The figure above is not too confusing to remember. Let’s take a look at the following figure to sort it out and see the specific application status.
As shown above, when the connection is established successfully, the status is ESTABLISHED. When the status of the receiver is SYN-RECV, it indicates that the receiver has replied to the second-way handshake message, and is waiting for the sender to confirm again. If the network suffers a large number of SYN attacks, a large number of SYN_RECV statuses exist. In this case, you can locate these IP addresses and use firewall filtering to solve a large number of false connection problems.

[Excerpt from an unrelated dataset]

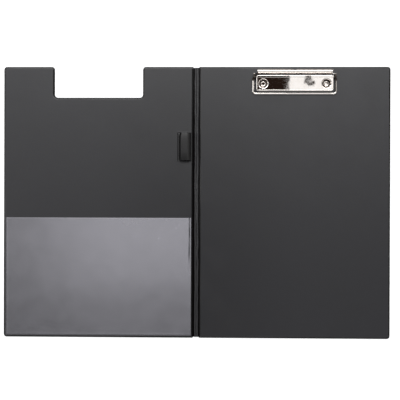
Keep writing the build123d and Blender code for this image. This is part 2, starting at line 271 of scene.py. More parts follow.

Lost Connection — TIME_WAIT
In the network, one party is closed actively but not closed by the four-way handshake. Is the channel established by TCP still there? How long will it be closed? The TCP status at this time is TIME_WAIT. It can be imagined that this situation often occurs in reality. Most closed connections are closed actively rather than through the handshake communication. If it is closed at this time, can the previous TCP channel be reconnected? Or does it need to be recreated?
For any TCP implementation, a value for MSL must be selected. The default value is 2 minutes or 30 seconds. The default value of TIME_WAIT is 2 times that of MSL, and the duration is between 1 and 4 minutes. MSL is the longest time for IP data packets to survive in the network.
Two reasons for the existence of TIME_WAIT: 1. The reliable TCP full-duplex connection is terminated 2. Old duplicate packets are allowed to disappear in the network
TCP must prevent old duplicate packets of a connection from being reproduced after the connection has been terminated, and is misinterpreted as the embodiment of the same connection. If the TIME_WAIT is long enough, which is twice the MSL, then it is sufficient to allow packets in a certain direction to survive for at most MSL before being discarded.
From the TIME_WAIT status to the CLOSED status, a timeout setting exists, which is 2 * MSL (RFC793 defines MSL as 2 minutes and Linux as 30s). If the time exceeds this limit, the current TCP channel is defined as closed.